Here and throughout this entry we use “differentiable” to mean “infinitely differentiable”. Other smoothness criteria (continuity, $C^{r}$, real analytic) can of course be substituted in the obvious way.

###### Example.

Let $v(x,y)=(-y,x)$. At the point $(x,y)$, we view this as an arrow pointing counterclockwise around the origin, with a length proportional to (in fact equal to) the distance from the origin. So this might be the field of velocity vectors of a fluid rotating en masse.

## Vector fields on manifolds

Suppose first that $M$ is a manifold of dimension $n$ embedded in $\mathbb{R}^{m}$. Then we would like to define a vector field on $M$ to be a function as before. But $M$ has a natural notion of tangent space at each point, so now we would like all the vectors to be tangent to $M$. If we are to define a vector field as before, as simply a function from some open set $U$ of $M$ to $\mathbb{R}^{n}$, we must pick a basis for the tangent space at each point; the basis elements must, however, be differentiable. It is not obvious that we can always pick such a differentiable basis (think of the tangent spaces to the Möbius strip). The problem is that the tangent spaces form a fiber bundle, and this may not be trivial. We could get around this by shrinking $U$ until we could always construct such a basis, but then we would have to describe how to convert bases on the overlap. This can be done, and it is one way to approach the theory of differential manifolds; at this point one might as well do away with the ambient space $\mathbb{R}^{n}$.

Instead of doing this, we will take a coordinate-free approach. The first thing to notice is that given a tangent vector to a manifold, it makes sense to take a differentiable function on the manifold and ask what the directional derivative along the vector is. If we have two different tangent vectors, then we can find a function whose directional derivative along each vector is different. So we could identify tangent vectors with directional derivative operators. This is how we will define them in a general setting.

###### Definition.

Let $M$ be a differential manifold of dimension $n$, and let $x$ be a point on $M$. Let $V$ be the space of differentiable functions defined in some neighborhood of $x$. Then a tangent vector $X$ at $x$ is a linear operator on $V$ such that

1. 1.

$X(fg)=fX(g)+gX(f)$, and

2. 2.

if $f$ and $g$ agree on some neighborhood of $x$, then $X(f)=X(g)$.

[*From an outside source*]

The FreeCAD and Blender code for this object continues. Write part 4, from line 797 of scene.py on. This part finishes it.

We write the set of tangent vectors at $x$ as $T_{x}M$; it is a vector space of dimension $n$.

A vector field on an open set $U\subset M$ is a family of tangent vectors $X_{x}$ at each $x$ such that for every differentiable function $f$ on an open set $V\subset U$, the function $x\mapsto X_{x}(f)$ is differentiable.

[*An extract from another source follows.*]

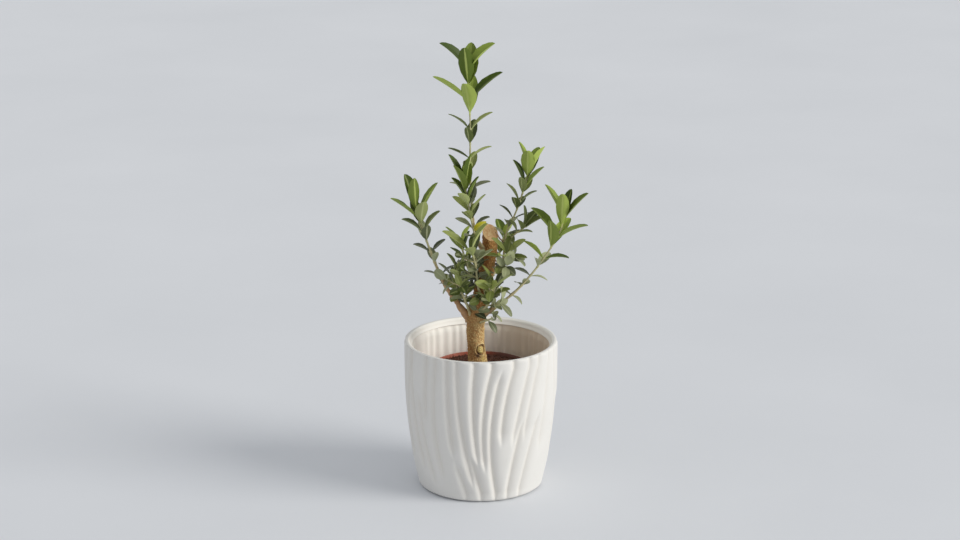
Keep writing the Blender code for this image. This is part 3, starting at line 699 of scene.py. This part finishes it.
# ----------------------------------------
# Boughs and shoots: young wood that sprang from the cut trunk. Each one tapers from a collar at
# its foot to a bud, bends a few times on its way up to the light, and is a little swollen where
# each pair of leaves stands. Its sizes are in millimetres; its foot is (carrier, height, bearing).
SHOOTS = {
    "leader": dict(
        foot=("trunk", 213, 140), radii=(1.7, 0.6), bends=((-6, 8, 232), (-9, 5, 280), (-9, 3, 326), (-11, 2, 373)),
        internodes=(12, 15), leaves=(37, 37, 18), long_pairs=3, shortening=0.22, rises=(62, 28), sway=14, first_turn=0,
        tiers=(2, 2, 2, 2, 2), ages=("young", "young", "grown", "grown", "old"),
    ),
    "left_bough": dict(
        foot=("trunk", 158, 180), radii=(3.0, 0.8),
        bends=((-21, -2, 167), (-32, -4, 185), (-43, -6, 213), (-56, -9, 252)), internodes=(6, 13), leaves=(33, 36, 13),
        rises=(62, 34), sway=-11, first_turn=65,
        tiers=(2, 2, 3, 2), ages=("young", "grown", "old", "old"),
    ),
    "centre_shoot": dict(
        foot=("trunk", 219, 215), radii=(1.3, 0.7), bends=((-5, -9, 230), (-10, -10, 255), (-14, -10, 275)),
        internodes=(5, 8), leaves=(30, 30, 18), rises=(70, 25), first_turn=12,
        tiers=(3, 3, 2), ages=("young", "grown", "old"),
    ),
    "front_shoot": dict(
        foot=("trunk", 176, 262), radii=(1.2, 0.8), bends=((-2, -13, 183), (-5, -20, 209), (-9, -22, 220)),
        internodes=(5.5, 10), leaves=(31, 26, 15), rises=(45, 15), first_turn=0, tiers=(2, 3), ages=("grown", "old"),
    ),
    "right_upper": dict(
        foot=("trunk", 176, 350), radii=(1.5, 0.7),
        bends=((15, -1, 184), (20, 4, 207), (22, 7, 226), (31, 11, 246), (43, 14, 282)),
        internodes=(6, 10.5), leaves=(27, 31, 12), rises=(65, 10), first_turn=8,
        tiers=(3, 3, 3, 3), ages=("young", "grown", "old", "old"),
    ),
    "right_mid": dict(
        foot=("right_upper", 221, 330), radii=(1.0, 0.7), bends=((28, 3, 226), (39, -4, 236)),
        internodes=(3.5, 8), leaves=(20, 22, 10), rises=(60, 15), first_turn=10, tiers=(4,), ages=("grown",),
    ),
    "knot_shoot": dict(
        foot=("right_upper", 197, 262), radii=(0.9, 0.7), bends=((20, -5, 200), (22, -10, 207), (23, -13, 215)),
        internodes=(4.5, 5), leaves=(20, 24, 18), rises=(45, 0), first_turn=0, tiers=(4,), ages=("grown",),
    ),
    "right_bough": dict(
        foot=("trunk", 159, 315), radii=(1.7, 0.7),
        bends=((13, -9, 165), (31, -10, 180), (49, -12, 202), (66, -13, 229), (72, -13, 247)),
        internodes=(9, 12), leaves=(33, 33, 12), long_pairs=3, rises=(68, -5), sway=13, first_turn=12,
        tiers=(3, 2, 2, 2), ages=("young", "young", "old", "old"),
    ),
    "low_right": dict(
        foot=("trunk", 152, 300), radii=(0.9, 0.7), bends=((6, -14, 154), (11, -18, 158)),
        internodes=(7, 7), leaves=(10, 13, 13), rises=(20, -15), first_turn=100, tiers=(2,), ages=("old",),
    ),
    "low_front": dict(
        foot=("trunk", 163, 285), radii=(1.1, 0.7), bends=((6, -13, 167), (9, -18, 176), (13, -22, 188)),
        internodes=(5, 6), leaves=(22, 23, 15), rises=(50, 15), first_turn=20, tiers=(3, 2), ages=("grown", "old"),
    ),
    "left_inner": dict(
        foot=("trunk", 160, 140), radii=(1.1, 0.7), bends=((-17, 8, 170), (-26, 12, 189)),
        internodes=(7, 6), leaves=(16, 17, 13), rises=(50, 20), first_turn=30, tiers=(3, 2), ages=("old", "old"),
    ),
    "left_front": dict(
        foot=("trunk", 160, 222), radii=(1.1, 0.7), bends=((-12, -11, 168), (-18, -15, 184), (-20, -17, 202)),
        internodes=(7, 7), leaves=(17, 17, 12), rises=(55, 10), first_turn=10, tiers=(3, 2), ages=("grown", "old"),
    ),
    "back_left": dict(
        foot=("trunk", 170, 110), radii=(1.3, 0.7), bends=((-8, 20, 180), (-18, 37, 210)),
        internodes=(7.5, 9), leaves=(20, 22, 14), rises=(55, 25), first_turn=20, tiers=(3, 2), ages=("young", "old"),
    ),
    "back_right": dict(
        foot=("trunk", 182, 60), radii=(1.3, 0.7), bends=((13, 20, 190), (20, 39, 215)),
        internodes=(7.5, 9), leaves=(20, 22, 14), rises=(55, 25), first_turn=60, tiers=(3, 2), ages=("young", "old"),
    ),
    "back_low": dict(
        foot=("trunk", 160, 80), radii=(1.2, 0.7), bends=((-1, 20, 166), (2, 44, 188)),
        internodes=(8, 9), leaves=(18, 20, 14), rises=(45, 25), first_turn=0, tiers=(2, 2), ages=("grown", "old"),
    ),
}
FIRST_RUN = 1.5 * MM
FOOT_EASE = 0.5
CLEARANCE = 0.3 * MM
QUARTER = 90
TIP_BUD = 1 * MM
LONG_PAIRS = 1
SHORTENING = 0.4
INTERNODE_JITTER = 0.15
TURN_JITTER = 8
LENGTH_JITTER = 0.06
RISE_JITTER = 5
TURN_TO_LIGHT = 0.5
TAPER = 2.5
SHOOT_SIDES = 14
SHOOT_STEP = 0.9 * MM
JOINT_RUN = 7 * MM
COLLAR_REACH = 4 * MM
NODE_SWELLING = 0.22 * MM
NODE_REACH = 0.9 * MM
WOODY_FROM = (0.9 * MM, 1.9 * MM)
OLD_WOOD = ((0.24, 0.12, 0.05, 1), (0.74, 0.47, 0.25, 1))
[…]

What does this definition actually mean? Suppose we have a coordinate chart $\phi\colon V\to\mathbb{R}^{n}$ on some open set $V\subset M$. Then we can define a differentiable function $x_{i}$ on $V$ by applying $\phi$ followed by extracting the $i$th coordinate. So the function $x_{i}$ really extracts the $x_{i}$ coordinate in this coordinate system. Now, let $X$ be a vector field on $V$. With some thought, we see that

 $X(f)=\sum_{i=1}^{n}X(x_{i})\frac{\partial}{\partial x_{i}}f,$

or, in some sense

 $X=\sum_{i=1}^{n}X(x_{i})\frac{\partial}{\partial x_{i}}.$

Each $X(x_{i})$ is by definition just a differentiable function on $V$.

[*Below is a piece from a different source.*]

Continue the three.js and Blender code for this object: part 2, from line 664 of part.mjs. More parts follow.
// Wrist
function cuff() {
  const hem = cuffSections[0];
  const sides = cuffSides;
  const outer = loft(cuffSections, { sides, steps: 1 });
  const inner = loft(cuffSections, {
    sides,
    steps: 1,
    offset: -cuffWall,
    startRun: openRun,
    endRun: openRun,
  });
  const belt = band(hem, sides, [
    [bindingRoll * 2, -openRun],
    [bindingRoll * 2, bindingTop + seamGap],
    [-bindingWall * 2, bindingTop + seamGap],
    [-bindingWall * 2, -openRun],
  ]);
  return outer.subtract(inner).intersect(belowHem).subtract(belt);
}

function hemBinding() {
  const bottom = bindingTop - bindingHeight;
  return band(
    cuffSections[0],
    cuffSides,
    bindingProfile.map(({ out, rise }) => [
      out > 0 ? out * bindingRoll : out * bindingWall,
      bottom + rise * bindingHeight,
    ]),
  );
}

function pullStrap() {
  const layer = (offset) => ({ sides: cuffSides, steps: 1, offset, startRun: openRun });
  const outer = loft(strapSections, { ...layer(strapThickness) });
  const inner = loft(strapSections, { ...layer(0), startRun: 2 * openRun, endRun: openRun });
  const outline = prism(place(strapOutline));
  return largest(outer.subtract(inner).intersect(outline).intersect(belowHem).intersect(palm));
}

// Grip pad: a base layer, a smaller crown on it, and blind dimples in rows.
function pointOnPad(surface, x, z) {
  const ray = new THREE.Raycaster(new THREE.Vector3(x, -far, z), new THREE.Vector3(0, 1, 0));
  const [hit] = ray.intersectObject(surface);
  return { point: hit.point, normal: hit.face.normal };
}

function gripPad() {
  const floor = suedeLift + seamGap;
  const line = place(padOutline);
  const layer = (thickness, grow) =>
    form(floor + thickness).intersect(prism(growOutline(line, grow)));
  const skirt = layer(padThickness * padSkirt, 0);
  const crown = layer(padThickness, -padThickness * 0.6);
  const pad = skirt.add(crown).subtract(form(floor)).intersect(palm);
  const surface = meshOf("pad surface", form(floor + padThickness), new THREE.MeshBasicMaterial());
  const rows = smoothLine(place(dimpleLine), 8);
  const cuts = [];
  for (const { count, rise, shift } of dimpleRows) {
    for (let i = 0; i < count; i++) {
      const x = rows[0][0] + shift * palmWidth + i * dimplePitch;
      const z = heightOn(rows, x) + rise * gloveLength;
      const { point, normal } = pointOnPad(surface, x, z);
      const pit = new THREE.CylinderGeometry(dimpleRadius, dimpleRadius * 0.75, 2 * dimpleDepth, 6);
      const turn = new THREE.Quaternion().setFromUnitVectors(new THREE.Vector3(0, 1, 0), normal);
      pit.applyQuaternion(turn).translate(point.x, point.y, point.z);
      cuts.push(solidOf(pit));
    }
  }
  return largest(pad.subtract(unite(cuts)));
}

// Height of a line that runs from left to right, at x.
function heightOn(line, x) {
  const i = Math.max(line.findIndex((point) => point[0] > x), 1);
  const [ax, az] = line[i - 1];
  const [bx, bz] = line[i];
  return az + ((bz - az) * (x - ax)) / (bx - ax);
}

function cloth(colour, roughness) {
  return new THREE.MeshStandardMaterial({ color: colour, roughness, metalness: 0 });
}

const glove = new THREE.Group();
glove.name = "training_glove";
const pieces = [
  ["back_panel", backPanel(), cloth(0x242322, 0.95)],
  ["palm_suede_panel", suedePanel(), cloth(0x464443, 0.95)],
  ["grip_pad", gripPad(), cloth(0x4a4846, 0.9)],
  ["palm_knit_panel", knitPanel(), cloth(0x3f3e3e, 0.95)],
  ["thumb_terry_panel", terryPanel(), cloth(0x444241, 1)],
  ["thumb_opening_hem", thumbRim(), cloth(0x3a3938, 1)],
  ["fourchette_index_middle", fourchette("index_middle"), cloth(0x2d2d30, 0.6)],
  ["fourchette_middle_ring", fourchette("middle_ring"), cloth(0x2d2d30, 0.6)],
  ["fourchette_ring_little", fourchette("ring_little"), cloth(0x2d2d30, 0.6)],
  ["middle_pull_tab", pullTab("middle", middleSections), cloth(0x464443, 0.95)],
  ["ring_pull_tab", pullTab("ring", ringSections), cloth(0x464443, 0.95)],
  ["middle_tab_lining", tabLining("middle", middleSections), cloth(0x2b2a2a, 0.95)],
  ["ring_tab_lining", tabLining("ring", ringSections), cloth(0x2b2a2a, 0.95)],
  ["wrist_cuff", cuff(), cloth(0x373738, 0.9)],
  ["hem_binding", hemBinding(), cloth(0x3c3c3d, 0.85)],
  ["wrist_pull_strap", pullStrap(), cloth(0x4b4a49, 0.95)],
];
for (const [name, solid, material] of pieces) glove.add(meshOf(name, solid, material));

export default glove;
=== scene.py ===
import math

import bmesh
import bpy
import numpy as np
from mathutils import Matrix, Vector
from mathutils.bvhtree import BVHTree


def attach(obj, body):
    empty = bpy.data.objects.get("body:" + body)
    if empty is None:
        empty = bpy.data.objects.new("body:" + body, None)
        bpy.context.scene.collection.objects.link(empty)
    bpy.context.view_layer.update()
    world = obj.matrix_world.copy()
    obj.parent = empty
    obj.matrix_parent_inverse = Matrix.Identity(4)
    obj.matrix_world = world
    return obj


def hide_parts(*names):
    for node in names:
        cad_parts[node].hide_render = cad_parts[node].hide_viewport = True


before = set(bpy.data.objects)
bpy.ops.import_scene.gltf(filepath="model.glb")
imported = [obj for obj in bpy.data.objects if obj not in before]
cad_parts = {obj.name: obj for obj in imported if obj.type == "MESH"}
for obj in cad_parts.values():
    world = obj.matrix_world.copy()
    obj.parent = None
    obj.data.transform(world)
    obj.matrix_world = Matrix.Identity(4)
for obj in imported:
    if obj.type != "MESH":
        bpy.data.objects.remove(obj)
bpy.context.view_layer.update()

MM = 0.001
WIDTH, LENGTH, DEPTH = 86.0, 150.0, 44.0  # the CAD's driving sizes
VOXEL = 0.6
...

If we had chosen a different coordinate chart $\psi$ on an open set $W\subset M$, we would obtain coordinate functions $y_{i}$ by analogy with the $x_{i}$. Then in this coordinate system we would have

 $X=\sum_{i=1}^{n}X(y_{i})\frac{\partial}{\partial y_{i}}.$

If $V$ and $W$ overlap, then on their overlap we can compare the components of $X$ in these two coordinate systems. A calculation will reveal

 $X=\sum_{i=1}^{n}X(y_{i})\frac{\partial}{\partial y_{i}}=\sum_{i=1}^{n}\sum_{j=% 1}^{n}X(x_{j})\frac{\partial y_{i}}{\partial x_{j}}\frac{\partial}{\partial y_% {i}}.$

An alternative definition of vector fields defines tangent vectors locally and then requires that they satisfy this transformation law.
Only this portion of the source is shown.